Additionally, media reports have shown examples of the use of credit cards and gift cards by campaign committees.  This expenditure method is clearly used to obscure how political action committee money is being used from public view. In many cases, the expenses may be crossing the line into personal use, but because it is difficult or impossible to see what the expenses are, there is no accountability. To that end, my legislation will require credit card statements to be filed with campaign finance reports, ban the purchase of gift cards with PAC money, and define “personal purpose” so that the law is clear about the types of expenses that are prohibited. Requiring the filing of credit card statements will also prevent expenses from being aggregated and paid for all at once, enabling the public to see expenditures with even greater clarity.

The bill also would limit the donations and expenditures to and from candidates, political committees, political action committees, and political party committees or other persons for the purpose of influencing the outcome of an election.

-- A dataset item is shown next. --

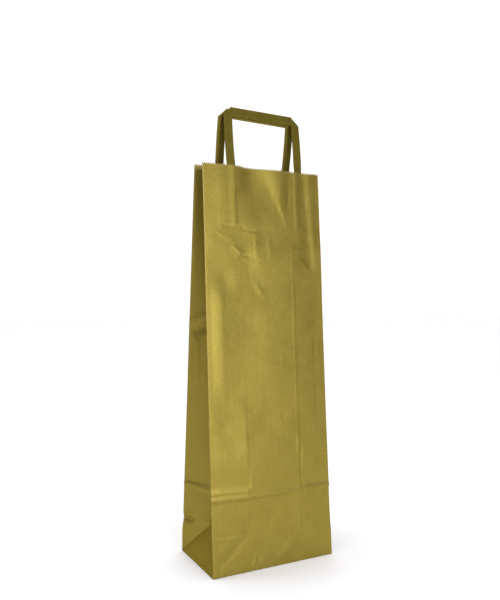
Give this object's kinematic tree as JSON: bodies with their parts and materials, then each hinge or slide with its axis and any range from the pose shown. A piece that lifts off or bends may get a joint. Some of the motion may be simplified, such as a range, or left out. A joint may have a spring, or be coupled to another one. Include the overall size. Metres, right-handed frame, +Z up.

Limits on contributions and on the amount of donations candidates can take in will level the political playing field and limit corporate influence on our political system.
Another of the bill’s aspects would ban foreign corporate influence over our elections by prohibiting any corporation with a foreign owner holding at least 5% ownership (or foreign owners holding 20% ownership in the aggregate) from making independent expenditures, electioneering communication expenditures or contributions to political committees that make only independent expenditures (“super PACs”) for purposes of spending state and local elections in the Commonwealth.

Finally, the bill would allow for residual funds of terminated political action committees (PACs) to be donated to non-profit organizations, except when a non-profit has an affiliation with the candidate or a PAC officer.  This particular provision mirrors SB 862, my legislation from last session that passed unanimously from the Senate State Government Committee and passed the Senate unanimously in 2018.

The people deserve to be fully informed about a candidate’s financial backers. My bill would restore the people’s confidence that their elections are not bought and paid for by corporate entities, neither domestic nor foreign.
 
Co-sponsors of SB 11 included Senators Fontana, Kearney, Hughes, Kane, Santarsiero, Tartaglione, Collett, Brewster, Comitta, Boscola, and Haywood.